** begin Data lines **

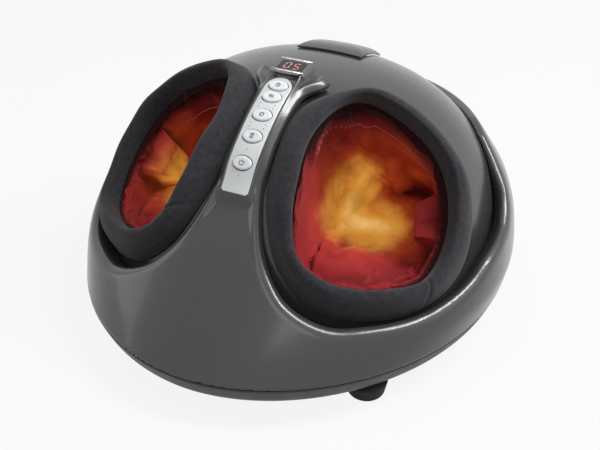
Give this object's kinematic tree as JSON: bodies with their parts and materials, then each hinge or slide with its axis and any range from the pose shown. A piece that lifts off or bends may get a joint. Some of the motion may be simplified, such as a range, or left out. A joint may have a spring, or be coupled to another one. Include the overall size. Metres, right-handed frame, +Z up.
{
  "type": "foot massager",
  "caption": "Domed foot massager with padded round foot openings, lined pockets, geared kneading discs, a button panel and display on the front ridge, and a rear grip.",
  "frame": {"origin": "on the floor, under the middle of the body's bounding box", "axes": "+Z up, -Y towards the front ridge with the buttons, +X to the right as seen from the front"},
  "size_m": [0.3726, 0.4046, 0.2122],
  "materials": {
    "shell_grey": "satin",
    "base_black": "satin",
    "panel_grey": "satin",
    "board_green": "satin",
    "button_white": "gloss",
    "bezel_silver": "satin metallic paint",
    "window_black": "gloss",
    "module_grey": "matt",
    "cuff_fabric": "knitted",
    "liner_fabric": "woven",
    "tub_black": "matt",
    "bag_grey": "matt",
    "nylon": "matt",
    "steel": "plain",
    "foot_rubber": "matt"
  },
  "bodies": {
    "housing": {"base_tray": "base_black", "dome_shell": "shell_grey", "front_shell": "shell_grey", "control_panel": "panel_grey", "control_board": "board_green", "display_bezel": "bezel_silver", "display_window": "window_black", "display_module": "module_grey", "handle_cup": "tub_black", "carry_handle": "shell_grey", "centre_axle": "steel", "drive_motor": "steel", "motor_bracket": "steel", "air_pump": "tub_black", "air_valve": "nylon", "main_board": "board_green", "power_inlet": "tub_black", "cuff_right": "cuff_fabric", "liner_right": "liner_fabric", "foot_well_right": "tub_black", "airbag_upper_right": "bag_grey", "airbag_outer_right": "bag_grey", "heater_pad_right": "liner_fabric", "air_hose_right": "bag_grey", "disc_axle_front_right": "steel", "rubber_foot_front_right": "foot_rubber", "base_screw_front_right": "steel", "disc_axle_rear_right": "steel", "rubber_foot_rear_right": "foot_rubber", "base_screw_rear_right": "steel", "cuff_left": "cuff_fabric", "liner_left": "liner_fabric", "foot_well_left": "tub_black", "airbag_upper_left": "bag_grey", "airbag_outer_left": "bag_grey", "heater_pad_left": "liner_fabric", "air_hose_left": "bag_grey", "disc_axle_front_left": "steel", "rubber_foot_front_left": "foot_rubber", "base_screw_front_left": "steel", "disc_axle_rear_left": "steel", "rubber_foot_rear_left": "foot_rubber", "base_screw_rear_left": "steel"},
    "centre_gear": {"centre_gear": "nylon"},
    "worm": {"worm_shaft": "steel"},
    "disc_front_right": {"disc_gear_front_right": "nylon", "kneading_disc_front_right": "nylon"},
    "disc_front_left": {"disc_gear_front_left": "nylon", "kneading_disc_front_left": "nylon"},
    "disc_rear_right": {"disc_gear_rear_right": "nylon", "kneading_disc_rear_right": "nylon"},
    "disc_rear_left": {"disc_gear_rear_left": "nylon", "kneading_disc_rear_left": "nylon"},
    "button_1": {"button_1": "button_white"},
    "button_2": {"button_2": "button_white"},
    "button_3": {"button_3": "button_white"},
    "button_4": {"button_4": "button_white"},
    "button_5": {"button_5": "button_white"}
  },
  "joints": [
    {"name": "centre_gear_spin", "type": "hinge", "parent": "housing", "child": "centre_gear", "pos_m": [0, -0.03027, 0.022], "axis": [0, 0, 1], "continuous": true},
    {"name": "worm_spin", "type": "hinge", "parent": "housing", "child": "worm", "pos_m": [0.02475, -0.03027, 0.034], "axis": [0, 1, 0], "continuous": true},
    {"name": "disc_front_right_spin", "type": "hinge", "parent": "housing", "child": "disc_front_right", "pos_m": [0.0897, -0.03027, 0.03], "axis": [0, 0, 1], "continuous": true},
    {"name": "disc_front_left_spin", "type": "hinge", "parent": "housing", "child": "disc_front_left", "pos_m": [-0.0897, -0.03027, 0.03], "axis": [0, 0, 1], "continuous": true},
    {"name": "disc_rear_right_spin", "type": "hinge", "parent": "housing", "child": "disc_rear_right", "pos_m": [0.0897, 0.04773, 0.03], "axis": [0, 0, 1], "continuous": true},
    {"name": "disc_rear_left_spin", "type": "hinge", "parent": "housing", "child": "disc_rear_left", "pos_m": [-0.0897, 0.04773, 0.03], "axis": [0, 0, 1], "continuous": true},
    {"name": "button_1_press", "type": "slide", "parent": "housing", "child": "button_1", "axis": [0, 0.357, -0.9341], "range_m": [0, 0.001], "stiffness_N_per_m": 300, "springref_m": -0.001},
    {"name": "button_2_press", "type": "slide", "parent": "housing", "child": "button_2", "axis": [0, 0.4106, -0.9118], "range_m": [0, 0.001], "stiffness_N_per_m": 300, "springref_m": -0.001},
    {"name": "button_3_press", "type": "slide", "parent": "housing", "child": "button_3", "axis": [0, 0.5002, -0.8659], "range_m": [0, 0.001], "stiffness_N_per_m": 300, "springref_m": -0.001},
    {"name": "button_4_press", "type": "slide", "parent": "housing", "child": "button_4", "axis": [0, 0.5929, -0.8053], "range_m": [0, 0.001], "stiffness_N_per_m": 300, "springref_m": -0.001},
    {"name": "button_5_press", "type": "slide", "parent": "housing", "child": "button_5", "axis": [0, 0.7373, -0.6756], "range_m": [0, 0.001], "stiffness_N_per_m": 300, "springref_m": -0.001}
  ],
  "couplings": [
    {"joint": "worm_spin", "follows": "centre_gear_spin", "ratio": -25},
    {"joint": "disc_front_right_spin", "follows": "centre_gear_spin", "ratio": -1.3},
    {"joint": "disc_front_left_spin", "follows": "centre_gear_spin", "ratio": -1.3},
    {"joint": "disc_rear_right_spin", "follows": "centre_gear_spin", "ratio": 1.3},
    {"joint": "disc_rear_left_spin", "follows": "centre_gear_spin", "ratio": 1.3}
  ]
}
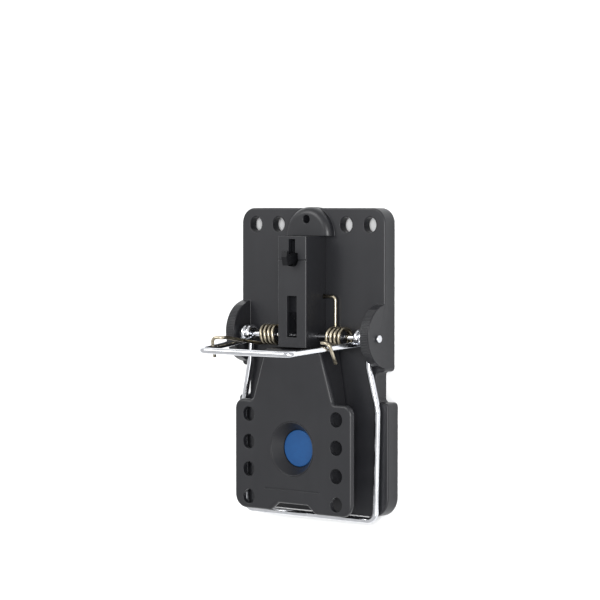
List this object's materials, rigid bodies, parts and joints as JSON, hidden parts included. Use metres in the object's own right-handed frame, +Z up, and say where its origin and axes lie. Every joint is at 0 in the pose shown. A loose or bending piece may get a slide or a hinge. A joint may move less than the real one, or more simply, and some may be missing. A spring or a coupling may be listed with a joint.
{
  "type": "snap trap",
  "caption": "Snap trap, closed: moulded base, hinged treadle with a bait cup, and a wire kill bow and setting bow turned together by torsion springs on a cross axle.",
  "frame": {"origin": "middle of the closed trap's outer box, on the surface that it lies on", "axes": "+Z up, +Y to the rear where the row of holes is, X along the axle"},
  "size_m": [0.087, 0.1418, 0.0569],
  "materials": {
    "black_moulding": "satin black moulded plastic",
    "bright_wire": "bright drawn steel wire",
    "yellow_spring": "yellow zinc plated spring steel",
    "blue_attractant": "matt blue attractant paste, set firm"
  },
  "bodies": {
    "base": {"base_tray": "black_moulding", "catch_housing": "black_moulding", "axle_rod": "bright_wire", "axle_cap_left": "bright_wire", "axle_cap_right": "bright_wire", "axle_washer_left": "black_moulding", "axle_washer_right": "black_moulding", "spring_bush_left": "black_moulding", "spring_bush_right": "black_moulding", "spring_left": "yellow_spring", "spring_right": "yellow_spring", "treadle_pin": "bright_wire", "catch_pin": "bright_wire"},
    "bows": {"kill_bow": "bright_wire", "setting_bow": "bright_wire"},
    "treadle": {"treadle_deck": "black_moulding", "trip_arm": "black_moulding", "bait_cup": "black_moulding", "attractant_pad": "blue_attractant"},
    "catch": {"catch_lever": "black_moulding"}
  },
  "joints": [
    {"name": "bow_swing", "type": "hinge", "parent": "base", "child": "bows", "pos_m": [0, 0.01239, 0.0126], "axis": [-1, 0, 0], "range_deg": [0, 82.6], "stiffness_Nm_per_rad": 1.6, "springref_deg": -8.59, "deforming": ["spring_left", "spring_right"]},
    {"name": "treadle_lift", "type": "hinge", "parent": "base", "child": "treadle", "pos_m": [0, 0.00339, 0.0112], "axis": [-1, 0, 0], "range_deg": [0, 2]},
    {"name": "catch_turn", "type": "hinge", "parent": "base", "child": "catch", "pos_m": [0, 0.04979, 0.011], "axis": [-1, 0, 0], "range_deg": [0, 14]}
  ],
  "couplings": [
    {"joint": "catch_turn", "follows": "treadle_lift", "ratio": 7}
  ]
}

** end Data lines **

▶ _Task to complete_:
Extract from the material all lines containing the string "shown".

▶ _Task solution_:
Give this object's kinematic tree as JSON: bodies with their parts and materials, then each hinge or slide with its axis and any range from the pose shown. A piece that lifts off or bends may get a joint. Some of the motion may be simplified, such as a range, or left out. A joint may have a spring, or be coupled to another one. Include the overall size. Metres, right-handed frame, +Z up.
List this object's materials, rigid bodies, parts and joints as JSON, hidden parts included. Use metres in the object's own right-handed frame, +Z up, and say where its origin and axes lie. Every joint is at 0 in the pose shown. A loose or bending piece may get a slide or a hinge. A joint may move less than the real one, or more simply, and some may be missing. A spring or a coupling may be listed with a joint.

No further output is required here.